Conditional Embedding :
validLib
implements conditional embedding (CE). It is a boolean vector the same length as the number of time series rows. A false
entry means that the state-space vector derived from the corresponding time series row will not be included in the state-space library. See examples
.
Generative Mode :
If generateSteps > 0 SMap
operates in feedback generative mode. The values of pred
are over-riden to start at the end of the data. At each step one prediction is made, added to the columns
data, a new time-delay embedded is created, and the cycle repeated for generateSteps
. Feedback generation only operates on a univariate time series that is time-delay embedded. The columns
and target
variables must be the same.
Linear System Solver :
In pyEDM
: The default LAPACK SVD solver dgelsd()
can be replaced with
a class object instantiated from the sklearn.linear_model
class.
Supported solvers include LinearRegression
, Ridge
, Lasso
,
ElasticNet
, RidgeCV
, LassoCV
, ElasticNetCV
.
See examples
.
Version 1.x Note: Windows does not support community compiler standards thereby creating binary library compatibility barriers, specifically the use of OpenBLAS for the SVD solver.
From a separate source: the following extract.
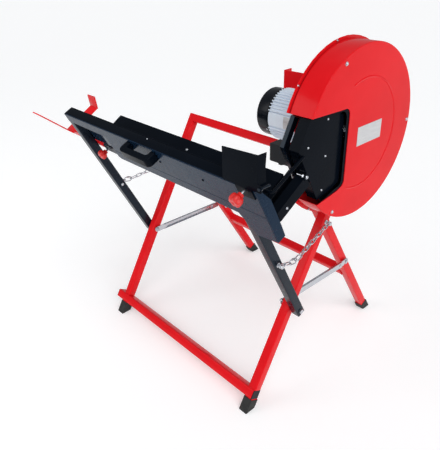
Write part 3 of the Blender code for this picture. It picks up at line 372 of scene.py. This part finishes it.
# Finishes that only some pieces of a CAD slot wear: the foil, and copies of the black paint with painted
# light in their colour, bluer and lighter copies for painted reflection, a darker copy for painted shade
SPECIAL = {
    "foil": foil("blank_foil"),
    # Painted reflection: a bluer, lighter black with blue-tinted gloss stands for the blue light the panel
    # mirrors
    "panel_black": powder_coat(
        "painted_reflection_panel_coat", dark=(0.004, 0.014, 0.034), light=(0.006, 0.018, 0.040), rough=(0.22, 0.32),
        gloss=0.125, speck=(0.010, 0.022, 0.044), tint=(0.50, 0.76, 1.0),
    ),
    # Painted reflection: the trough wall's black is bluer and lighter, like the panel's
    "wall_black": powder_coat(
        "painted_reflection_wall_coat", dark=(0.004, 0.012, 0.028), light=(0.006, 0.016, 0.034), rough=(0.05, 0.10),
        gloss=0.30, speck=(0.014, 0.022, 0.036), tint=(0.60, 0.80, 1.0),
    ),
    # Painted shade: a darker black with little gloss, for pieces of the same paint that sit in shade
    "deep_black": powder_coat(
        "painted_shade_powder_coat", dark=(0.0015, 0.003, 0.006), light=(0.003, 0.005, 0.009), rough=(0.16, 0.30),
        gloss=0.035, speck=(0.008, 0.011, 0.016),
    ),
}
# The front panel wears the bluer black of painted reflection; the other pieces here wear the darker black of
# painted shade.
NODE_FINISHES = {
    "front_panel": "panel_black", "top_rail": "deep_black", "trough_bed": "deep_black",
    "kerf_channel": "deep_black", "stop_plate": "deep_black", "moving_guard_right": "deep_black",
    "handle": "deep_black", "guard_brace_rod": "deep_black",
}
FRAME_TUBES = ("front_top_bar", "front_foot_bar", "rear_crossbar")
SMALL_TUBES = ("top_rail", "extension_sleeve", "log_extension")
SHEETS = (
    "front_panel", "trough_bed", "kerf_channel", "stop_plate", "carrier_plate", "guard_back_plate",
)
NODE_SLOTS = {entry["node"]: entry["material_slot"] for entry in frame["record"]["subparts"]}
NODE_BODIES = {
    node: body for body, nodes in frame["record"]["behaviour"]["bodies"].items() for node in nodes
}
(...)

As a result, the Windows pyEDM implementation does not use the cppEDM default solver dgelss
from BLAS/LAPACK. All other implementations use BLAS/LAPACK dgelss
directly.
Returns :
Dict in pyEDM
, named List in rEDM
: with three DataFrames:
predictions
[ 3 columns : "Time", "Observations", "Predictions"],
coefficients
[ E+2 columns : "Time", and E+1 SMap coefficents]
singularValues
[ E+2 columns : "Time", and E+1 SVD singular values] If available from the linear system solver.
Version 1.x : If parameterList = True
, a dictionary of parameters
is added.
Version 2.x : If returnObject = True
returns the SMap class object with all data and variables.